Images de cheminées d'usines, de la piste d'atterrissage de l'aéroport. Enregistrement biométrique d'immigrés. La petite qui réclame qu'on la prenne en photo comme sa maman. Le joueur de carillon d'un clocher. Des photographes de mode qui prennent des nus. Khalid arrive déposer des épreuves.
Travelling sur les canaux au petit matin tandis qu'on écoute l'interview d'une actrice de théâtre âgée d'origine juive, accompagnée de son fils Adrie. Elle essaie de retrouver une maison où elle a vécu, mais le 118 a été fusionné avec le numéro voisin. Elle évoque la déportation des Juifs aux Pays-Bas. En tant qu'enfant, elle frimait de son étoile jaune. La femme qui possède la maison, originaire du Surinam, explique qu'elle comprend ce que ressent une mère coupée de ses enfants. Puis on suit l'actrice en Flandres, chez la famille Collot d'Escury, qui avait recueilli son fils Adrie. Le fils et la mère chantent une chanson qu'ils ont chanté à leurs retrouvailles.
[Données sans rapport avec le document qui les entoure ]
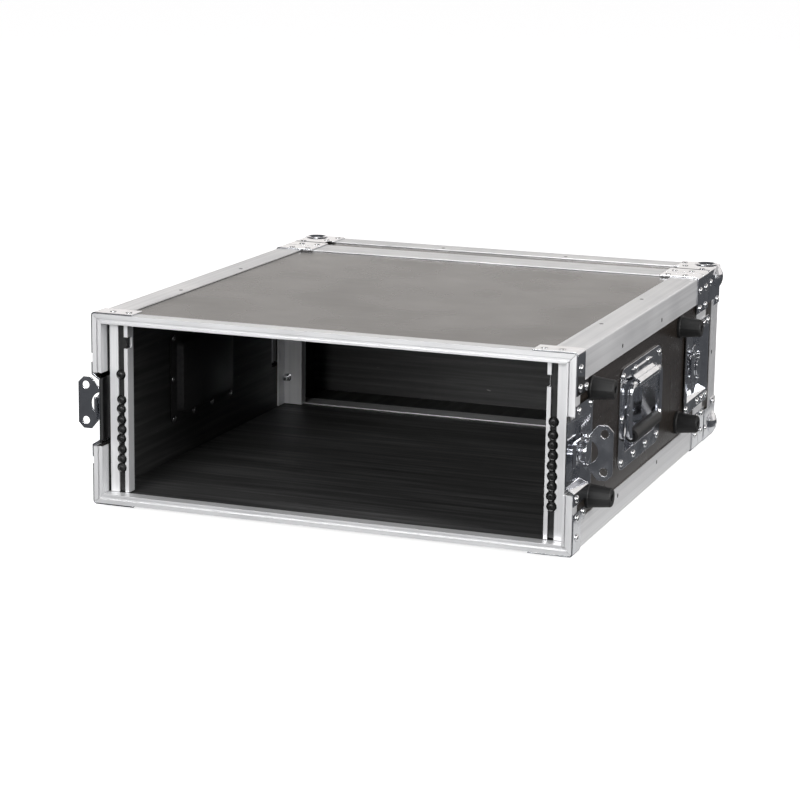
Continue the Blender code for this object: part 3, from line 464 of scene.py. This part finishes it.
def build_rack_screws():
    for side_name, side in SIDES.items():
        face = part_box("rack_rail_front_" + side_name)[0].y
        x = side * RACK_COLUMN
        washers, heads = bmesh.new(), bmesh.new()
        for number, level in enumerate(RACK_SCREWS[side_name]):
            wander = 0.35 * MM * math.sin(2.4 * number + side)
            place = facing((x + wander, face, height(level)), (0, -1, 0), 0.9 * number)
            add_turned(washers, CUP_WASHER, place, 28)
            add_turned(heads, PAN_HEAD, place, 24, crossed=(6, 7))
        make_piece("rack_washers_" + side_name, washers, CUP_BLACK, "case", 40.0)
        make_piece("rack_screws_" + side_name, heads, BLACK_STEEL, "case", 30.0)


RAIL_BOLT = [(0, 0), (5.0, 0), (5.0, 0.9), (4.0, 1.0), (4.0, 4.2), (3.5, 4.8), (2.6, 4.9), (2.6, 11.0),
             (2.0, 12.0), (0, 12.2)]


def build_rear_rail_bolts():
    """A bolt end with its nut and washer on each rear rail, pointing at the opening."""
    for side_name, side in SIDES.items():
        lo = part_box("rack_rail_rear_" + side_name)[0]
        bm = bmesh.new()
        place = facing((side * 243.0 * MM, lo.y + 18.0 * MM, height(43.0)), (0, -1, 0), 0.4)
        add_turned(bm, RAIL_BOLT, place, 24)
        make_piece("rear_rail_bolt_" + side_name, bm, RIVET_STEEL, "case", 30.0)


FOOT_SCREW = [(0, 0.1), (3.3, 0.1), (3.3, 0.9), (2.9, 1.6), (2.0, 2.0), (1.0, 1.1), (0, 1.0)]
FOOT_HOLE_DEPTH = 12.0 * MM


def build_foot_screws():
    """A pan-headed screw at the bottom of the hole in each rubber foot."""
    bm = bmesh.new()
    for end_name in ("front", "rear"):
        for level_name in ("lower", "upper"):
            lo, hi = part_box("foot_" + end_name + "_" + level_name)
            bottom = (hi.x - FOOT_HOLE_DEPTH, (lo.y + hi.y) / 2, (lo.z + hi.z) / 2)
            add_turned(bm, FOOT_SCREW, facing(bottom, (1, 0, 0), 0.5), 20, crossed=(4, 5))
    make_piece("foot_screws", bm, RIVET_STEEL, "case", 30.0)


def build_slot_shade_strips():
    """Black strips in the rails' channels, behind the slots: painted shade, a dark sheet standing for the
    shade inside the channels.
    """
    for end_name, inward in (("front", 1), ("rear", -1)):
        for side_name, side in SIDES.items():
            lo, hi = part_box("rack_rail_" + end_name + "_" + side_name)
            face = lo.y if inward > 0 else hi.y
            bm = bmesh.new()
            outline = [(side * x * MM, face + inward * y * MM)
                       for x, y in ((227.4, 2.3), (237.6, 2.3), (237.6, 3.9), (227.4, 3.9))]
            add_prism(bm, outline, "z", lo.z + 1.0 * MM, hi.z - 1.0 * MM)
            name = "slot_shade_strip_" + end_name + "_" + side_name
            make_piece(name, bm, BLACK_STEEL, "case", 0, 0.3 * MM)


def build_side_rivets():
    handle_lo, handle_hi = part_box("handle_dish_right")
    centre_y = (handle_lo.y + handle_hi.y) / 2
    centre_z = (handle_lo.z + handle_hi.z) / 2
    for side_name, side in SIDES.items():
        face = side * HALF
        spots = []
        for y in (-71.5, -24, 24, 71.5):
            for z in (-45.4, 45.4):
                spots.append(((face, centre_y + y * MM, centre_z + z * MM), (side, 0, 0)))
        for y in (-72.5, 72.5):
            spots.append(((face, centre_y + y * MM, centre_z + 0.8 * MM), (side, 0, 0)))
        rivet_set("handle_rivets_" + side_name, spots, "case")
        for name, edge, inward, body in (("latch_dish_front_", FRONT, 1, "case"),
                                         ("latch_dish_rear_", JOINT, -1, "case"),
                                         ("latch_keeper_", JOINT, 1, "lid")):
            lo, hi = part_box(name + side_name)
            near, far = 10, (hi.y - lo.y) / MM - 7
            surface = max(abs(lo.x), abs(hi.x)) * side
            spots = []
            for back in (near, far):
                for z in (lo.z + 6.2 * MM, hi.z - 6.2 * MM):
                    under_foot = side > 0 and name == "latch_dish_front_" and back == far and z < MIDDLE
                    if not under_foot:
                        spots.append(((surface, edge + inward * back * MM, z), (side, 0, 0)))
            rivet_set(name + "rivets_" + side_name, spots, body)


def build_corner_rivets():
    for side_name, side in SIDES.items():
        for level_name, level in LEVELS.items():
            flat = MIDDLE + level * (HALF_HEIGHT + BRACE_FACE)
            face = side * (HALF + BRACE_FACE)
            rear = REAR + BRACE_FACE
            spots = [((side * 225 * MM, REAR - 31 * MM, flat), (0, 0, level)),
                     ((side * 219 * MM, REAR - 9 * MM, flat), (0, 0, level)),
                     ((side * 249 * MM, REAR - 47 * MM, flat), (0, 0, level))]
            rivet_set("ball_corner_rivets_flat_" + level_name + "_" + side_name, spots, "lid", FLAT_RIVET)
            spots = [((face, REAR - 46 * MM, MIDDLE + level * 86 * MM), (side, 0, 0)),
                     ((face, REAR - 10 * MM, MIDDLE + level * 61 * MM), (side, 0, 0)),
                     ((side * 219 * MM, rear, MIDDLE + level * 90 * MM), (0, 1, 0)),
                     ((side * 249 * MM, rear, MIDDLE + level * 61 * MM), (0, 1, 0))]
            rivet_set("ball_corner_rivets_" + level_name + "_" + side_name, spots, "lid")


# ---------------------------------------------------------------- inner handle covers

def build_inner_covers():
    """Black pressed covers over the backs of the handle recesses, riveted to the inner faces."""
    lo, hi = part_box("handle_dish_right")
    centre = ((lo.y + hi.y) / 2, (lo.z + hi.z) / 2)
    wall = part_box("right_panel")[0].x
    # Half length, half height, corner radius and distance from the wall of each outline, in mm.
    loops = [(83.0, 50.5, 12.0, 0.3), (83.0, 50.5, 12.0, 1.3), (69.0, 42.0, 8.0, 1.5),
             (67.5, 40.8, 8.0, 2.6), (65.5, 38.8, 7.0, 8.3), (64.0, 37.3, 6.0, 9.1)]
    for side_name, side in SIDES.items():
        bm = bmesh.new()
        rings = []
        for half_y, half_z, radius, out in loops:
            outline = rounded_rectangle(centre, half_y * MM, half_z * MM, radius * MM)
            rings.append([bm.verts.new((side * (wall - out * MM), y, z)) for y, z in outline])
        for outer, inner in zip(rings, rings[1:]):
            for index in range(len(outer)):
                after = (index + 1) % len(outer)
                bm.faces.new([outer[index], outer[after], inner[after], inner[index]])
        bm.faces.new(rings[-1])
        cover = make_piece("handle_cover_" + side_name, bm, COVER_BLACK, "case", 40.0)
        thicken = cover.modifiers.new("sheet", "SOLIDIFY")
        thicken.thickness = 0.6 * MM
        thicken.offset = -1.0
        surface = side * (wall - 1.3 * MM)
        spots = []
        for y in (-74, -24, 24, 74):
            for z in (-45.4, 45.4):
                spots.append(((surface, centre[0] + y * MM, centre[1] + z * MM), (-side, 0, 0)))
        for y in (-75, 75):
            spots.append(((surface, centre[0] + y * MM, centre[1]), (-side, 0, 0)))
        rivet_set("handle_cover_rivets_" + side_name, spots, "case", FLAT_RIVET)


# ---------------------------------------------------------------- CAD pieces' finishes

def finish_cad_nodes():
    inner_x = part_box("right_panel")[0].x + 0.5 * MM
    inner_z = (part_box("bottom_panel")[1].z - 0.5 * MM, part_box("top_panel")[0].z + 0.5 * MM)
    inner_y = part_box("lid_back_panel")[0].y + 0.5 * MM
    low = (-inner_x, FRONT - 1.0, inner_z[0])
    high = (inner_x, inner_y, inner_z[1])
    boards = {axis: laminated_board("board_" + axis, axis, low, high) for axis in "xy"}
    # The floor inside is a copy whose stain is 2.1 times lighter: painted light on the face turned up.
    floor_board_painted_light = laminated_board("board_floor_painted_light", "x", low, high, 2.1)
    lengthwise = ("rear_frame_upper", "rear_frame_lower", "lid_frame", "lid_edge_angle")
    for name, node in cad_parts.items():
        if name == "bottom_panel":
            material = floor_board_painted_light
        elif name in ("top_panel", "lid_back_panel"):
            material = boards["x"]
        elif name in ("left_panel", "right_panel", "lid_rim"):
            material = boards["y"]
        elif name.startswith("edge_angle_"):
            material = ALUMINIUM["y"]
        elif name in ("front_frame_top", "front_frame_bottom") or name in lengthwise:
            material = ALUMINIUM["x"]
        # Rear rails take the lighter copy: painted light.
        elif name.startswith("rack_rail_rear_"):
            material = REAR_RAIL_PAINTED_LIGHT
        elif name.startswith(("front_frame_", "rack_rail_")):
            material = ALUMINIUM["z"]
        elif name.startswith(("foot_", "handle_grip_")):
            material = RUBBER
        elif name.startswith("latch_dish_"):
            material = DISH_CHROME_SHADED_BACK
        else:
            material = CHROME
        node.data.materials.clear()
        node.data.materials.append(material)


# ---------------------------------------------------------------- stage, light and camera

def area_light(name, location, target, size, energy, colour=(1.0, 1.0, 1.0)):
    light = bpy.data.lights.new(name, "AREA")
    light.shape = "RECTANGLE"
    light.size, light.size_y = size
    light.energy = energy
    light.color = colour
    lamp = bpy.data.objects.new(name, light)
    lamp.location = location
    lamp.rotation_euler = (Vector(target) - Vector(location)).to_track_quat("-Z", "Y").to_euler()
    bpy.context.scene.collection.objects.link(lamp)


def build_stage():
    bm = bmesh.new()
    bmesh.ops.create_grid(bm, x_segments=1, y_segments=1, size=40.0)
    mesh = bpy.data.meshes.new("floor")
    bm.to_mesh(mesh)
    bm.free()
    floor = bpy.data.objects.new("floor", mesh)
    bpy.context.scene.collection.objects.link(floor)
    material, nodes, links, shader = new_material("floor_white")
    shader.inputs["Base Color"].default_value = (0.85, 0.85, 0.85, 1.0)
    shader.inputs["Roughness"].default_value = 0.9
    shader.inputs["Emission Color"].default_value = (1.0, 1.0, 1.0, 1.0)
    shader.inputs["Emission Strength"].default_value = 0.80
    mesh.materials.append(material)
    floor.visible_glossy = False
    floor.visible_diffuse = False


def reflected_card(name, low, high, brightness):
    """A flat panel on the floor that only shows as a reflection in polished metal."""
    bm = bmesh.new()
    corners = [(low[0], low[1]), (high[0], low[1]), (high[0], high[1]), (low[0], high[1])]
    bm.faces.new([bm.verts.new((x, y, -0.001)) for x, y in corners])
    mesh = bpy.data.meshes.new(name)
    bm.to_mesh(mesh)
    bm.free()
    card = bpy.data.objects.new(name, mesh)
    bpy.context.scene.collection.objects.link(card)
    material, nodes, links, shader = new_material(name)
    shader.inputs["Base Color"].default_value = (0.0, 0.0, 0.0, 1.0)
    shader.inputs["Specular IOR Level"].default_value = 0.0
    shader.inputs["Emission Color"].default_value = (1.0, 1.0, 1.0, 1.0)
    shader.inputs["Emission Strength"].default_value = brightness
    mesh.materials.append(material)
    card.visible_camera = False
    card.visible_diffuse = False
    card.visible_shadow = False


def build_world():
    """A dim studio with a bright wall low down behind the case."""
    world = bpy.data.worlds.new("studio")
    bpy.context.scene.world = world
    world.use_nodes = True
    nodes, links = world.node_tree.nodes, world.node_tree.links
    background = nodes["Background"]
    coord = nodes.new("ShaderNodeTexCoord")
    split = nodes.new("ShaderNodeSeparateXYZ")
    links.new(coord.outputs["Generated"], split.inputs[0])
    factor = None
    for axis, dark, bright in (("Z", -0.05, 0.02), ("Z", 0.62, 0.40), ("Y", 0.05, 0.40)):
        edge = map_range(nodes, links, split.outputs[axis], 0.0, 1.0, dark, bright)
        factor = edge if factor is None else product(nodes, links, factor, edge)
    colours = ramp(nodes, links, factor, [(0.0, (0.085, 0.088, 0.095)), (1.0, (1.0, 0.965, 0.935))])
    links.new(colours.outputs["Color"], background.inputs["Color"])
    background.inputs["Strength"].default_value = 1.0


def build_camera():
    camera = bpy.data.objects.new("camera", bpy.data.cameras.new("camera"))
    camera.data.lens = 110.25
    camera.data.sensor_width = 36.0
    camera.location = (0.8964, -2.49685, 0.6618)
    yaw, pitch, roll = math.radians(20.37), math.radians(12.4), math.radians(0.8)
    forward = Vector((-math.sin(yaw) * math.cos(pitch), math.cos(yaw) * math.cos(pitch), -math.sin(pitch)))
    right = Vector((math.cos(yaw), math.sin(yaw), 0.0))
    up = right.cross(forward)
    tilted_right = math.cos(roll) * right + math.sin(roll) * up
    tilted_up = math.cos(roll) * up - math.sin(roll) * right
    camera.rotation_euler = Matrix((tilted_right, tilted_up, -forward)).transposed().to_euler()
    bpy.context.scene.collection.objects.link(camera)
    bpy.context.scene.camera = camera


def build_lights():
    area_light("front_softbox", (-0.5, -3.4, 1.1), (0, 0, 0.1), (1.8, 1.2), 96.0)
    area_light("right_softbox", (2.6, -0.9, 0.9), (0, 0, 0.1), (1.0, 1.4), 48.0)
    area_light("top_softbox", (-0.4, -0.5, 2.6), (0, 0, 0.1), (1.6, 1.6), 22.0)
    reflected_card("floor_glow_right", (0.262, -0.45), (0.302, 0.60), 0.70)


finish_cad_nodes()
build_rear_braces()
build_front_brace_rivets()
build_angle_screws()
build_rack_screws()
build_rear_rail_bolts()
build_foot_screws()
build_slot_shade_strips()
build_side_rivets()
build_corner_rivets()
build_inner_covers()
build_stage()
build_world()
build_lights()
build_camera()
bpy.context.scene.view_settings.view_transform = "Standard"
Images de couples détendus sur les pelouses des parcs, en été, sur une reprise free jazz de Summertime. Cuisine de restaurant chinois. Coulisses d'un match de boxe thaï. Roberto apprend le foot à son jeune fils. Khalid entend parler de télétransmission des images, qui pourrait menacer son métier. Les canaux dans le brouillard. Images de canaux sur une musique symphonique : on assiste à une répétition de l'orchestre. Un couple hétéro qui s'embrasse (la fille a une très belle poitrine), puis on coupe sur un couple gay, puis sur des lesbiennes. Une vieille femme qui nourrit des mouettes énervées. Khalid en moto (la caméra est côte à côte en voiture), qui rêve de devenir chauffeur de voiture. Il dit qu'il en a marre du film, qu'il rentre chez lui. Générique.